Translation information stored in the translation memory can be based on previous translations that have been performed, such as by humans, machines, or programs. A translation memory stores source text and its corresponding translation (the target text) in pairs called “translation segments” (also known as “translation units”). A translation segment may include a word, a phrase, a sentence, a paragraph, or any other collection of words produced after the segmentation of input text. A translation memory includes multiple translation segments. During translation of a document, the translation information of the translation memory can be leveraged to assist in translating the document for any input text in the document that matches a translation segment in the translation memory. An input text “matching” a translation segment can refer to the input text partially or completely matching the translation segment.
There can be multiple translation memories for corresponding different language pairs. For example, a first translation memory can include translation segments that correlate input text in English to Spanish, a second translation memory can include translation segments that correlate input text in English to French, and so forth.

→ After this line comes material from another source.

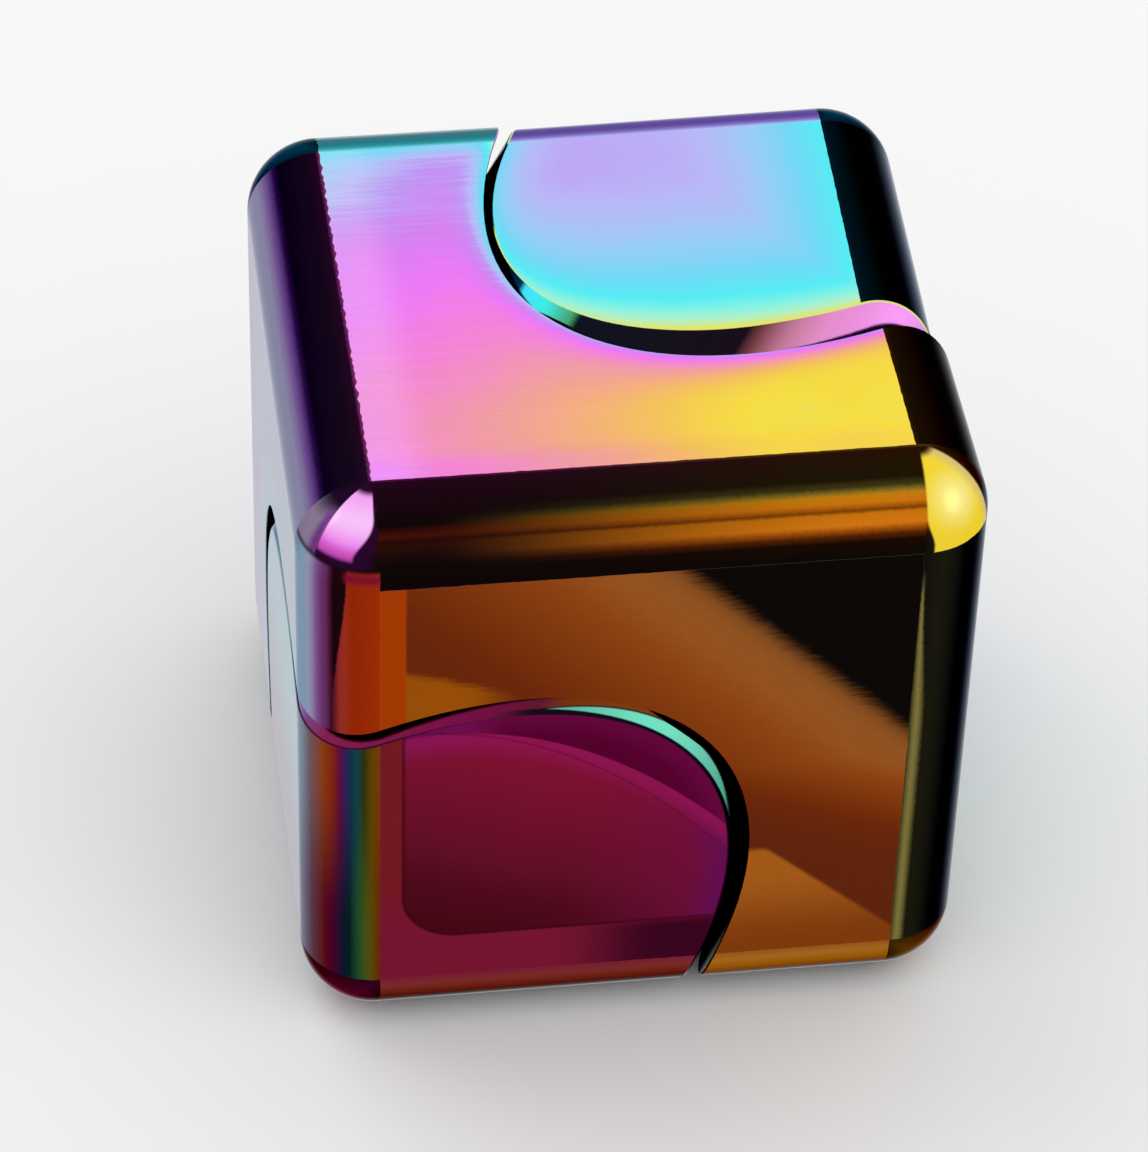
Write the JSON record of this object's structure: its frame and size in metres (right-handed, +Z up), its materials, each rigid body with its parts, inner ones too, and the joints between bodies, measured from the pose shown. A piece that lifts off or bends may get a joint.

Translation memories can be used by a translation management system (TMS) (equivalently a translation memory system). The TMS can be implemented as machine-readable instructions executable in a computer system. For a given document to be translated from a first language to a second language, the TMS can search a translation memory associated with this language pair for translation segments that match input text of the given document. Any such matching segments from the translation memory can be output by the TMS, which can assist an entity (a human, a machine, or a program) in translating the given document between the first and second languages. The entity can decide to use a matching translation segment from the translation memory without modification in a translated version of the given document. Alternatively, the entity can decide to modify the matching translation segment from the translation memory for use in the translated version of the given document.
By being able to leverage the translations found in translation memories, less effort can be expended when translating a document, which improves efficiency in terms of usage of system resources (e.g., processing resources such as computer processors, storage resources such as computer memory or persistent storage, etc.) and/or human resources. More efficient use of resources in translating documents can lead to decreased translation costs and time. Also, by being able to leverage translation memories to perform translations, more accurate and consistent translations can be achieved since prior translations of input text can be used.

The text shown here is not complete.